§ DIRECTIONS:
Look below and pull out each line with the word "Identity".

::: GIVEN INFORMATION :::

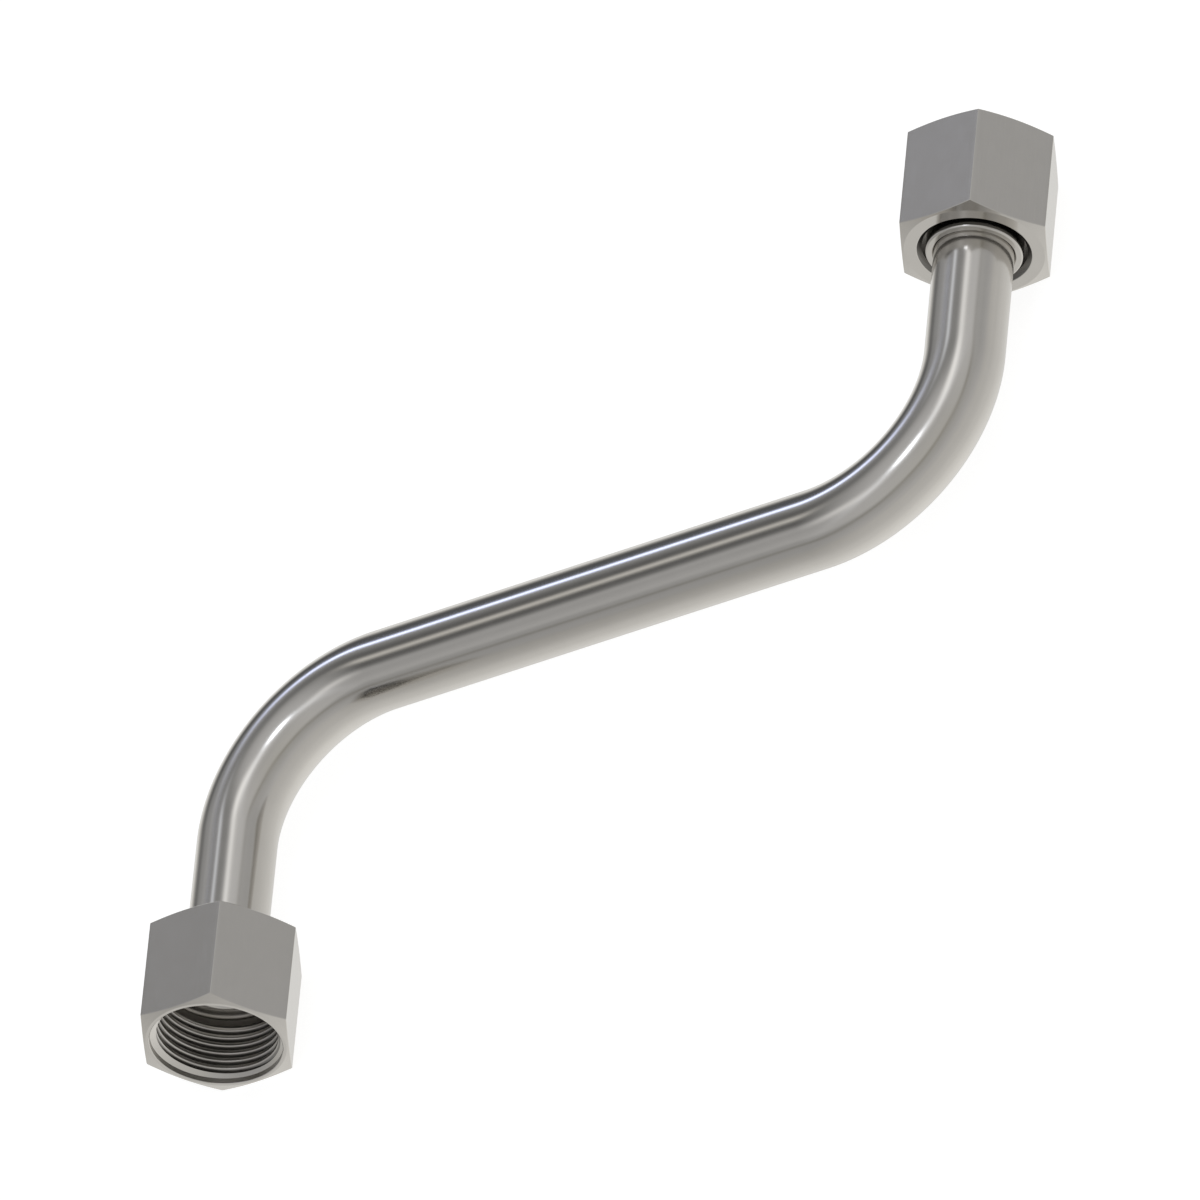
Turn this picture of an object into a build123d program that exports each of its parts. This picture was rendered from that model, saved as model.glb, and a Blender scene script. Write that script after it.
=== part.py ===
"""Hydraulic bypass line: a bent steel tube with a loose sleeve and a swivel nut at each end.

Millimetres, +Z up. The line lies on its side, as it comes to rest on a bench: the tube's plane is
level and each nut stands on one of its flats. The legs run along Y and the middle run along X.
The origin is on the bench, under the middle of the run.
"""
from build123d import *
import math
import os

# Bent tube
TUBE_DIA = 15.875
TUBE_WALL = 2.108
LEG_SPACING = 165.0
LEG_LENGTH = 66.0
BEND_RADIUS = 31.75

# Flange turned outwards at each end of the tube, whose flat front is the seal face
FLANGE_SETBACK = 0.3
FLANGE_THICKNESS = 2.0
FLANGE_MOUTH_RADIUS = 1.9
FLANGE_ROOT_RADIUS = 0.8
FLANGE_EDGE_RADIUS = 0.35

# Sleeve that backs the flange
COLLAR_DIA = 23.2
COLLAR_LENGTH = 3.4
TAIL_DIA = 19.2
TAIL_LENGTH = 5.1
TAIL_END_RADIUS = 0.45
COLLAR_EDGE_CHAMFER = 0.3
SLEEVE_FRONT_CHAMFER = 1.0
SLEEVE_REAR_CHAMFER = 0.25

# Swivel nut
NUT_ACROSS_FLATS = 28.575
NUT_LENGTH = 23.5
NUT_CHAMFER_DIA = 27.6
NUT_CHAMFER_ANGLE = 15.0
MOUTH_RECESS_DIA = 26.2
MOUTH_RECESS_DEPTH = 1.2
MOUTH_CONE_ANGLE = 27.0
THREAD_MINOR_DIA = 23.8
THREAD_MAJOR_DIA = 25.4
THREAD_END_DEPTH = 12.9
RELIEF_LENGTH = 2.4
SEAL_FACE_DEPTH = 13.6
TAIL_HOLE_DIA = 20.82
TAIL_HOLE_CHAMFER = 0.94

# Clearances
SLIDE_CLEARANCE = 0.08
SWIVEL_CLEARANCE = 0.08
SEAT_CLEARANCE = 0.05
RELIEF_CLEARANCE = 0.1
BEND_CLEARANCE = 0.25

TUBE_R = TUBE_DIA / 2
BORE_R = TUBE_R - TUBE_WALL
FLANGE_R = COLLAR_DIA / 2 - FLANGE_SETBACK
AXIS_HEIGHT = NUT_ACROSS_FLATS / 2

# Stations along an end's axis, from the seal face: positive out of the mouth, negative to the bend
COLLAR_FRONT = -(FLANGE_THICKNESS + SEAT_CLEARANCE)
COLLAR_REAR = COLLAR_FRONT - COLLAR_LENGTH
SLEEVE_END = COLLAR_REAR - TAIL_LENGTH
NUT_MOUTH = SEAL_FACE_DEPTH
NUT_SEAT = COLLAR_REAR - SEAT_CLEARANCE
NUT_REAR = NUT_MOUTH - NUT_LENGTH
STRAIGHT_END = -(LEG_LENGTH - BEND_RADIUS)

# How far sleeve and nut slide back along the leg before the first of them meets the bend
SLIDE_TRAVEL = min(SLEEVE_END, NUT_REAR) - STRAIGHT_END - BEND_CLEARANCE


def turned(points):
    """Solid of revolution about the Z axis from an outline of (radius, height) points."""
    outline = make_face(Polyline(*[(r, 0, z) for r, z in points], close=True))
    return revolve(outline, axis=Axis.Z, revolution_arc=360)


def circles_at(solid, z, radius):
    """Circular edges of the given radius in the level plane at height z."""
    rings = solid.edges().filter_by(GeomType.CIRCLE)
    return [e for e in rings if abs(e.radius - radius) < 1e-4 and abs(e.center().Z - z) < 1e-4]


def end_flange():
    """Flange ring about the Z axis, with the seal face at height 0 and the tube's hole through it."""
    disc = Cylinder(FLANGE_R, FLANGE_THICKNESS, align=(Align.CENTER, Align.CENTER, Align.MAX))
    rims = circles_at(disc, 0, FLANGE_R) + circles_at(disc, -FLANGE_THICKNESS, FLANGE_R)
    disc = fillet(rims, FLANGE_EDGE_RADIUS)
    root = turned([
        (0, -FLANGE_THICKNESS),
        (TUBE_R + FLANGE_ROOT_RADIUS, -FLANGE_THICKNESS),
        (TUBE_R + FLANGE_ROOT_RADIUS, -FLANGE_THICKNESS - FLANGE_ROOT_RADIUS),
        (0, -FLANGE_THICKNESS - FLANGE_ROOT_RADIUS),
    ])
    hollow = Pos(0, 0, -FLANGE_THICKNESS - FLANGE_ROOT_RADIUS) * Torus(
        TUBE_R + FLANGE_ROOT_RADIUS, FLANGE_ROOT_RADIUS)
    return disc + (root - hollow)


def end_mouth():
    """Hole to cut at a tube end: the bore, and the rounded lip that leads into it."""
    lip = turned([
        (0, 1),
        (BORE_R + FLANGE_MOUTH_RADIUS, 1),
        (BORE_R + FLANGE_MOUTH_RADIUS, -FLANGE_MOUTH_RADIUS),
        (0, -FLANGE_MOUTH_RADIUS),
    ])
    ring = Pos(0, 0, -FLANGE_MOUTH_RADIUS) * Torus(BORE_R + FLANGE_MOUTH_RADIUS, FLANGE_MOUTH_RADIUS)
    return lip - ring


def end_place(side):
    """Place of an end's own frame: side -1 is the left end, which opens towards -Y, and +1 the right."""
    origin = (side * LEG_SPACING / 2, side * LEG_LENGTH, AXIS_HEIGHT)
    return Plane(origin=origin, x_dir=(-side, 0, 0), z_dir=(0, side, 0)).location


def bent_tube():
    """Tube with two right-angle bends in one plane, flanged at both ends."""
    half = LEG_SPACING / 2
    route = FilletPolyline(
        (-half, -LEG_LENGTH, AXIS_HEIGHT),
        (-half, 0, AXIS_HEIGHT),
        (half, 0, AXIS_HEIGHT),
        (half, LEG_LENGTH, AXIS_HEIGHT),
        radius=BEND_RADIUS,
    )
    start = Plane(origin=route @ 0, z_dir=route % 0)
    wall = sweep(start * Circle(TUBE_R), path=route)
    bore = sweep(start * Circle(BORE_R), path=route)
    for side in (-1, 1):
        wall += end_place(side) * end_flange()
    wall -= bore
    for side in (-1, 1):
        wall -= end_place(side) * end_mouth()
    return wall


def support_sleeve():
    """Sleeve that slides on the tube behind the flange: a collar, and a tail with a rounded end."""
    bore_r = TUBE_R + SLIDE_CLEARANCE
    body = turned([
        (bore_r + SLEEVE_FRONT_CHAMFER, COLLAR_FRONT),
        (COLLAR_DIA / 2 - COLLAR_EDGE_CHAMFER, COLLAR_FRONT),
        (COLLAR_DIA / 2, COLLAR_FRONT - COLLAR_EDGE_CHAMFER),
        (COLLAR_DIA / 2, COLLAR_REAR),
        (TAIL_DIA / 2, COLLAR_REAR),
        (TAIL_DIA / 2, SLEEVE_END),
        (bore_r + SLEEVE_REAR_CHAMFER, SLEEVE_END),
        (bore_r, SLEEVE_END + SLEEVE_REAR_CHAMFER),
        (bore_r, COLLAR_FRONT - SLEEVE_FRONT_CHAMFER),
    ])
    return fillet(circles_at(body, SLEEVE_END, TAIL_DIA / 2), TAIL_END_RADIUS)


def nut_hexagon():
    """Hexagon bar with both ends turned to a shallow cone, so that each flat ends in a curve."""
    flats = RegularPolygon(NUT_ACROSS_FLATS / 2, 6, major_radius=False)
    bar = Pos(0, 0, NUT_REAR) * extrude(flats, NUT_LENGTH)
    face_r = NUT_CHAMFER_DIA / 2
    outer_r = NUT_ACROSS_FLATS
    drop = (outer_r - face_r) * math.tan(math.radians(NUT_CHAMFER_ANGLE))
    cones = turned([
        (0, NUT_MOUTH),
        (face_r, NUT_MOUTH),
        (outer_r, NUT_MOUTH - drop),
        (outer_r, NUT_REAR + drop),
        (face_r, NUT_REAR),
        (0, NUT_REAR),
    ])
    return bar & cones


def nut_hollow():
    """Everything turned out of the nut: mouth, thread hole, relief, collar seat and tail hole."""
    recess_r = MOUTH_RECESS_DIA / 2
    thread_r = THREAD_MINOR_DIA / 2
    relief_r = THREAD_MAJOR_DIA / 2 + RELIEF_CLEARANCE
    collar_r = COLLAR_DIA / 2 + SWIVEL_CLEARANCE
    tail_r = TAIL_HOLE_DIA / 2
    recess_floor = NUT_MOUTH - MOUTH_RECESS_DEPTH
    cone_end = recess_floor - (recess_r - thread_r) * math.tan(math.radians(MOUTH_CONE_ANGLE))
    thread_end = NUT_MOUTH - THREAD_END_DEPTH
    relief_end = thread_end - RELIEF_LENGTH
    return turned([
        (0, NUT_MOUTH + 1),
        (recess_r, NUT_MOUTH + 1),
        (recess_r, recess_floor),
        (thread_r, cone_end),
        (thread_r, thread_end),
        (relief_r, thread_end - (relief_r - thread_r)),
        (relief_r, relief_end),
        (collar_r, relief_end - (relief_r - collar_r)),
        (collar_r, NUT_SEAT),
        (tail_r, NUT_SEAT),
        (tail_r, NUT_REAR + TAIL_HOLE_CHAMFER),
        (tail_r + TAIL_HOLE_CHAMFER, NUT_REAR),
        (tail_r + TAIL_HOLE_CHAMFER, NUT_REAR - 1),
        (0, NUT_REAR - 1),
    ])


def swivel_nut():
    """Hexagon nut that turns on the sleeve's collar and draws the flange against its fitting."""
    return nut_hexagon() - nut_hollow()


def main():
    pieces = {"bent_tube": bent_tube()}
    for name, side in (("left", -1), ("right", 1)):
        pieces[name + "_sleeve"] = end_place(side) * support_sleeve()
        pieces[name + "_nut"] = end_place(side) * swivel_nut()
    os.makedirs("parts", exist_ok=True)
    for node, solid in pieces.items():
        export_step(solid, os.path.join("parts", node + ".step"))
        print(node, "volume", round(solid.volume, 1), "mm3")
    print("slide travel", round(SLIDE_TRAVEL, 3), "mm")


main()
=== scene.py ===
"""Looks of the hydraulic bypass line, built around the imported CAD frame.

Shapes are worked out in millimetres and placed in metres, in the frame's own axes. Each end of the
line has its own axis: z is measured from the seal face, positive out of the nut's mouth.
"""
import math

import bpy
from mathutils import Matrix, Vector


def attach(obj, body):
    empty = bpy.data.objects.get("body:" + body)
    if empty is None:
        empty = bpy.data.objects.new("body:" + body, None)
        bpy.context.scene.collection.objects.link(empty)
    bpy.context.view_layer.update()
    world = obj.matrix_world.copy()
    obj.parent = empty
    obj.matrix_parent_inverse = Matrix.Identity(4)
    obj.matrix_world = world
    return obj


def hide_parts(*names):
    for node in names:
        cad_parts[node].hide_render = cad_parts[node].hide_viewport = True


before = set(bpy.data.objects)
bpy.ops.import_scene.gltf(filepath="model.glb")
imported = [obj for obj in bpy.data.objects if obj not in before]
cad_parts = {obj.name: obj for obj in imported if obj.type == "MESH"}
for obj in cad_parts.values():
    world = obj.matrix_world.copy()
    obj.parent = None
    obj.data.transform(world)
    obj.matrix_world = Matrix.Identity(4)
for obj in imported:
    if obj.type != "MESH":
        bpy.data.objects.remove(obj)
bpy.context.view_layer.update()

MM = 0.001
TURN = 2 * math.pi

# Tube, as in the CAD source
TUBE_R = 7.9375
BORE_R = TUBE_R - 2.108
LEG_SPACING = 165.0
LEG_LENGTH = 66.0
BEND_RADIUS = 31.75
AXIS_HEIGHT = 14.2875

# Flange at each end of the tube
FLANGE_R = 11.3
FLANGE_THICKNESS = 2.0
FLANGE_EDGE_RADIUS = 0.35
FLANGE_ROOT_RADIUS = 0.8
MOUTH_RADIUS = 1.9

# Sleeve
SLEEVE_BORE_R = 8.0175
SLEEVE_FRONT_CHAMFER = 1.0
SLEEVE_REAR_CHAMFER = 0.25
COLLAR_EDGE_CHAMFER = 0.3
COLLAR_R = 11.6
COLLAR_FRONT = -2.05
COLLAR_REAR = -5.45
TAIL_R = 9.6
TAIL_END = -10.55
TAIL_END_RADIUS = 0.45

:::

§ SOLUTION TO THE EXERCISE:
    obj.matrix_parent_inverse = Matrix.Identity(4)
    obj.matrix_world = Matrix.Identity(4)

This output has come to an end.